--- Given instruction ---
Below are records; transcribe only the line with "Reconstruct the object in this render as a FreeCAD" and those after it, through the last line, without any change.
-- Begin --
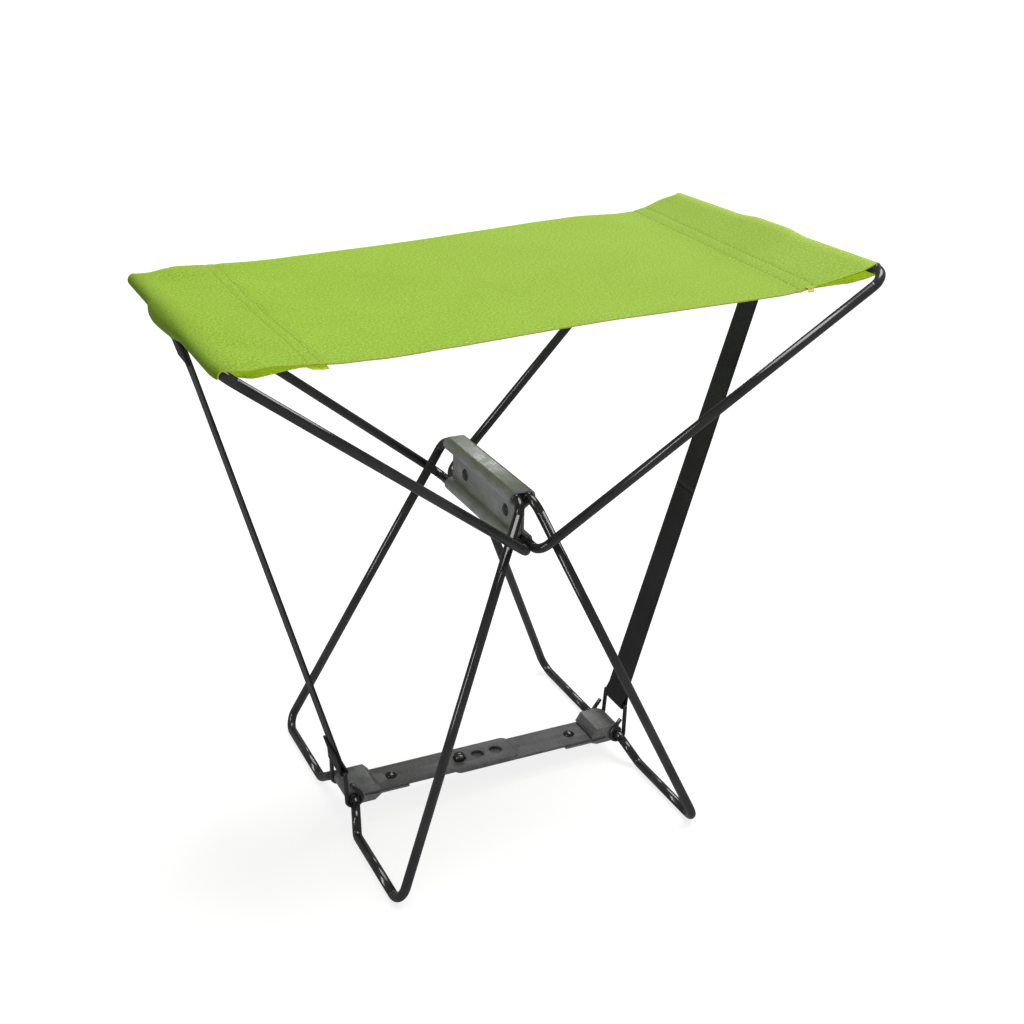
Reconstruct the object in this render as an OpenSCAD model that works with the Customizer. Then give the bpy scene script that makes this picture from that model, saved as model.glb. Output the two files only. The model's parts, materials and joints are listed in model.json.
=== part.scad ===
// Folding camp stool: four bent wire frames hinged in one sheet clamp, a fabric seat,
// a two-part brace between the legs and a strap at each end.
// +Z is up, +X runs along the seat, +Y runs across it. The origin is on the floor, midway between the legs.

/* [Wire] */
// Thickness of the frame wire
wire_d = 5; // [4.5:0.1:5.4]
// Radius of the frames' corners, to the wire's centre line
corner_r = 8; // [6:0.5:8.5]
// Play between a wire and the sheet that holds it
running_gap = 0.06; // [0.02:0.01:0.1]

/* [Legs] */
// Length of a leg frame, from its pivot to its foot wire
leg_length = 205.2; // [195:0.2:220]
// Lean of the legs from upright, in degrees
leg_angle = 24; // [20:0.1:27]
// Width of a leg frame at its pivot
leg_pivot_w = 97; // [96.6:0.2:99]
// Distance between the two legs' pivots
leg_pivot_gap = 7; // [5.6:0.2:11]
// Width of a leg frame at its feet
foot_w = 185; // [160:1:200]
// Height of the raised part of the foot wire, along the leg
riser_h = 12.2; // [10:0.2:14]

/* [Seat frames] */
// Distance from the seat frames' pivots up to the legs' pivots
pivot_rise = 24; // [23:0.2:28]
// Width of both seat frames at their pivots
seat_pivot_w = 114; // [112:1:120]
// Length of the left seat frame
left_seat_length = 198; // [190:1:208]
// Lean of the left seat frame from upright, in degrees
left_seat_angle = 52.4; // [49:0.1:55]
// Width of the left seat frame at its top
left_seat_w = 166; // [156:1:176]
// Length of the right seat frame
right_seat_length = 213; // [205:1:222]
// Lean of the right seat frame from upright, in degrees
right_seat_angle = 50; // [47:0.1:53]
// Width of the right seat frame at its top
right_seat_w = 198; // [192:1:206]

/* [Clamp] */
// Length of the clamp along the pivots
clamp_length = 84; // [60:1:84]
// Thickness of the clamp's sheet
clamp_sheet = 1.2; // [1:0.1:1.3]

/* [Brace] */
// Width of the brace strips
strip_w = 20; // [16:1:21]
// Thickness of the brace strips
strip_t = 1.5; // [1.2:0.1:1.8]
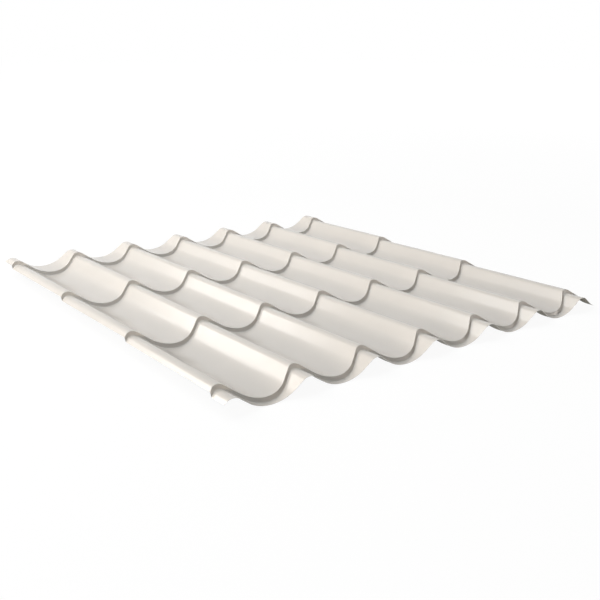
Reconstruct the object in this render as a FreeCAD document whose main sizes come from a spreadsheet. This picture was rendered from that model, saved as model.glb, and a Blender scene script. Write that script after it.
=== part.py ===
import FreeCAD, Part
import math
import os
import Sketcher

# Tile effect roofing sheet: one thin steel sheet, rolled into waves that run down the
# slope and pressed into steps that run across it, so that it looks like rows of tiles.
#
# X runs across the slope, +Y points up the slope, Z is up. Each course rises a little
# towards its lower end, the nose, and then drops down a steep riser to the foot, where
# the next course starts. The nose line is scalloped: it lies in a plane that leans up
# the slope, so the noses of the troughs reach further down the slope than those of the
# crests. The sheet is a wave drawn in that leaning plane, carried along the line of
# steps without turning. The same is done for its underside, one thickness below.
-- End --
--- Answer to the problem ---
Reconstruct the object in this render as a FreeCAD document whose main sizes come from a spreadsheet. This picture was rendered from that model, saved as model.glb, and a Blender scene script. Write that script after it.
=== part.py ===
import FreeCAD, Part
import math
import os
import Sketcher

# Tile effect roofing sheet: one thin steel sheet, rolled into waves that run down the
# slope and pressed into steps that run across it, so that it looks like rows of tiles.
#
# X runs across the slope, +Y points up the slope, Z is up. Each course rises a little
# towards its lower end, the nose, and then drops down a steep riser to the foot, where
# the next course starts. The nose line is scalloped: it lies in a plane that leans up
# the slope, so the noses of the troughs reach further down the slope than those of the
# crests. The sheet is a wave drawn in that leaning plane, carried along the line of
# steps without turning. The same is done for its underside, one thickness below.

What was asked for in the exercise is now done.